A law firm which employs a former assistant city attorney who signed the complaint and warrant against that criminal defendant in a misdemeanor case, asks whether the law firm may represent the criminal defendant under a public defender contract for the county.

The former assistant city attorney reviewed a police report and signed a prepared complaint and warrant charging the defendant with the offense of Operating Under the Influence (OUIL). The former assistant city attorney had no contact, personally or verbally, with the arresting officer, did no independent investigation of the facts alleged in the police report, and interviewed no witnesses. Shortly thereafter, the attorney left the employ of the city attorney's office and joined the law firm which has the public defender contract for misdemeanor cases in the county.

The defendant named in the above complaint and warrant requested a public defender and was assigned to the law firm where the former assistant city attorney is now employed. The former assistant city attorney is not involved in the case in any manner; it is being handled by one of the partners. The defendant has been advised of these facts and has nevertheless specifically requested the law firm to continue representation.

MRPC 1.11(a) states:

    "Except as law may otherwise expressly permit, a lawyer shall not represent a private client in connection with a matter in which the lawyer participated personally and substantially as a public officer or employee, unless the appropriate government agency consents after consultation. No lawyer in a firm with which that lawyer is associated may knowingly undertake or continue representation in such a matter, unless:

      "(1) the disqualified lawyer is screened from any participation in the matter and is apportioned no part of the fee therefrom; and

      "(2) written notice is promptly given to the appropriate government agency to enable it to ascertain compliance with the provisions of this rule."

Under this Rule the "matter" to be defended by the law firm must be the same "matter" which arose while the lawyer was performing the duties of assistant city attorney.
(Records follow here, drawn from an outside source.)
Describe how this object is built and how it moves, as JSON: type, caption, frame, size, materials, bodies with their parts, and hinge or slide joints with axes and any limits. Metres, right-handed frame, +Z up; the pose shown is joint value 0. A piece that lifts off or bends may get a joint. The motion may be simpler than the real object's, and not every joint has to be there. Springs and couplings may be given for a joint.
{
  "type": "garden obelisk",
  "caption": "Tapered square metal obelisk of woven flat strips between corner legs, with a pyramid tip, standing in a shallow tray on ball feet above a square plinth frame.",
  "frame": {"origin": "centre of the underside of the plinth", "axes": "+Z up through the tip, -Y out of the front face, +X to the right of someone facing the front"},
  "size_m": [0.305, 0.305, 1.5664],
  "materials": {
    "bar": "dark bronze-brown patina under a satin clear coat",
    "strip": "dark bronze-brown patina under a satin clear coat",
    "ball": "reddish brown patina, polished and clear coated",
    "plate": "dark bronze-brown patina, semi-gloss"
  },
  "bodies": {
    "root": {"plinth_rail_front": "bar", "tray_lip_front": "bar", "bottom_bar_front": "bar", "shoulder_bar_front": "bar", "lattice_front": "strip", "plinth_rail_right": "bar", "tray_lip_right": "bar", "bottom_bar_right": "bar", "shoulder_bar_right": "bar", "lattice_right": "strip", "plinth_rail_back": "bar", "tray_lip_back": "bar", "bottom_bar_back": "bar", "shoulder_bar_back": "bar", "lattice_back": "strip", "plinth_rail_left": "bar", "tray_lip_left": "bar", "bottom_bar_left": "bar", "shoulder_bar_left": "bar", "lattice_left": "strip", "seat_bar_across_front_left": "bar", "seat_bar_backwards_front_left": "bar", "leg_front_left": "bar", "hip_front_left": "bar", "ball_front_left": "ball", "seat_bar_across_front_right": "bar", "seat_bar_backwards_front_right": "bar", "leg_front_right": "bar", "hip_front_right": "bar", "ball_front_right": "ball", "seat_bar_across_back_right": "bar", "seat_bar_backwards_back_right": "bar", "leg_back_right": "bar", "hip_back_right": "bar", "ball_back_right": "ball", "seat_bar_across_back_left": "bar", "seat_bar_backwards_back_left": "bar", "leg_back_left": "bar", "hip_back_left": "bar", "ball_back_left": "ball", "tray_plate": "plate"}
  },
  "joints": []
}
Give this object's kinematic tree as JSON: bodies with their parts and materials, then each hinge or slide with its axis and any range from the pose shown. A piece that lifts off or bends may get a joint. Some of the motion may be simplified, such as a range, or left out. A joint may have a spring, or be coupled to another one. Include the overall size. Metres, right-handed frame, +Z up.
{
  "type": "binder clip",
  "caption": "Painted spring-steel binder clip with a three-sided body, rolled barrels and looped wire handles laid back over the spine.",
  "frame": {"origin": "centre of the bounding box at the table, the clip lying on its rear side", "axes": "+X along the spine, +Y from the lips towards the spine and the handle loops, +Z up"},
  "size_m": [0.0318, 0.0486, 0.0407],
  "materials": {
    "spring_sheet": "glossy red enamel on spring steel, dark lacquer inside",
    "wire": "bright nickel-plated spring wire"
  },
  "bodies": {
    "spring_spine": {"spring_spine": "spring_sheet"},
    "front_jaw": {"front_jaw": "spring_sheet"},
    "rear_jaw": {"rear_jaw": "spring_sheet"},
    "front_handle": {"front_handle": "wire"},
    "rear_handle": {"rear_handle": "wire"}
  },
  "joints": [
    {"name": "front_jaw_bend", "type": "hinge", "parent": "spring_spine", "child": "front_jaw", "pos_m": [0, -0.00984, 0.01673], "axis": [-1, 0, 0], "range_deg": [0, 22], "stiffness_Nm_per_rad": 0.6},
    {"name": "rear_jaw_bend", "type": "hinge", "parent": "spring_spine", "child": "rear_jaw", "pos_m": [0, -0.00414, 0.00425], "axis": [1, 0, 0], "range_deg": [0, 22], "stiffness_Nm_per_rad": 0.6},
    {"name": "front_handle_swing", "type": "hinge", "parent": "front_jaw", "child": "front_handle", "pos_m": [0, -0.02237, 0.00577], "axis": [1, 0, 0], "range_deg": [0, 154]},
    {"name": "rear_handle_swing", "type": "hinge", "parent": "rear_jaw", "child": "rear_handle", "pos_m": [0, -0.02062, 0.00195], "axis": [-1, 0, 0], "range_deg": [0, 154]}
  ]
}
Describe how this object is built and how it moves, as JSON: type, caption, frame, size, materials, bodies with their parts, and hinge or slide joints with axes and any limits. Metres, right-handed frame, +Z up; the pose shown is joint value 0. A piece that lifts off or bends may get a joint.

Based upon the information made available, the Committee concludes that the present criminal proceedings and the firm's representation of defendant involve the same "matter" which was addressed by the assistant city attorney at the time of employment with that office.

MRPC 1.11 is triggered by "substantial participation" for the "matter" as assistant city attorney. The facts given state the lawyer had no contact with the arresting officer or the defendant, did not perform an independent investigation of the facts alleged in the police report, and did not interview witnesses. The Comment to MRPC 1.11 states:

    "Where the successive clients are a public agency and a private client, the risk exists that power or discretion vested in public authority might be used for the special benefit of a private client. A lawyer should not be in a position where benefits to a private client might affect performance of the lawyer's professional functions on behalf of the public authority. Also, unfair advantage could accrue to the private client by reason of access to confidential government information about the client's adversary obtainable only through the lawyer's government service. However, the rules governing lawyers presently or formerly employed by a governmental agency should not be so restrictive as to inhibit transfer of employment to and from the government."

Since it appears that the lawyer performed only perfunctory approval of the complaint and warrant in question, the lawyer did not have "substantial participation" in the "matter" as assistant city attorney. Therefore, the consent of the government agency prior to the lawyer representing the defendant would not be required.

Even if the lawyer "participated substantially" in the "matter," the law firm could still undertake representation of defendant. MRPC 1.11 requires that the lawyer be screened from the "matter" and that notice be given to the government agency.

In summary, it is the Committee's opinion that the participation of the lawyer in the matter was not "substantial participation" requiring the consent of the government agency prior to the lawyer's representation of defendant, and that even in an instance of "substantial participation" the law firm could represent defendant if the lawyer is screened from the case and the government agency is given notice.